I have been a monthly resident for The Gallery at MOS for almost a decade, and when promoter Gavyn Mytchel heard about the Motorcycle remix, he contacted me, as he had already confirmed Ministry of Sound as the venue that would hold Positiva’s 25th Birthday Celebration. I have therefore been asked to perform an extended three hour Positiva house classics set. As well as this, JES (vocalist for Motorcycle) will be performing my remix live at the venue, where I will also be joined by Ferry Corsten and Cosmic Gate.
Early in May is the release of the next XXL album, which you have compiled and mixed. What can you tell us about that?

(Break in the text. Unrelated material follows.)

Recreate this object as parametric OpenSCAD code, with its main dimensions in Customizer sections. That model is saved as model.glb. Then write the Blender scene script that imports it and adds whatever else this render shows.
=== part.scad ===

It is always extremely tricky compiling an album, as you have to juggle ‘the tracks you want’ with ‘the tracks you are able to get’. Often, huge artists such as Madonna and Beyonce etc will not license their music to albums, as it adds nothing to their profile. This XXL album is a combination of current XXL club anthems, iconic club classics, my remixes, and some future club tracks that I feel are going to blow up and become massive over the summer of 2018. It was a privilege to be able to license some of my all-time favourite dancefloor records, and the album includes Livin’ Joy’s Don’t Stop Movin, KKlass’ Let Me Show You, Freemasons’ featuring Katherine Ellis Tears and Stonebridge featuring Therese Put Em High. It also features future anthems from Matt Darey, Somn3um, Freejak and Erkki R. The album is being released via Somnthing Records, and is available for pre-order on all stores on Friday (27 Apr), with the full release being a couple of weeks later on 18 May.
We know you are a busy boy in the studio, what else do you have coming out?
I have completed another remix for Positiva, Boris Dlugosh Presents Booom Hold Your Head Up High, for which we are awaiting approval. Then I have a track signed to Clippers Music in Spain called Up In Flames, which features Freemasons/Avicii vocalist, Amanda Wilson. I have a remix for new American Diva Ava Max signed to Universal Music, and due for release at the end of May, and my track No Ordinary Love at the start of June, which features a remix from Grammy Award nominee’s KKlass. As well as all of this I am currently writing and remixing new music, and will have a host of other productions finished for the end of summer 2018. It really has been an amazing year so far!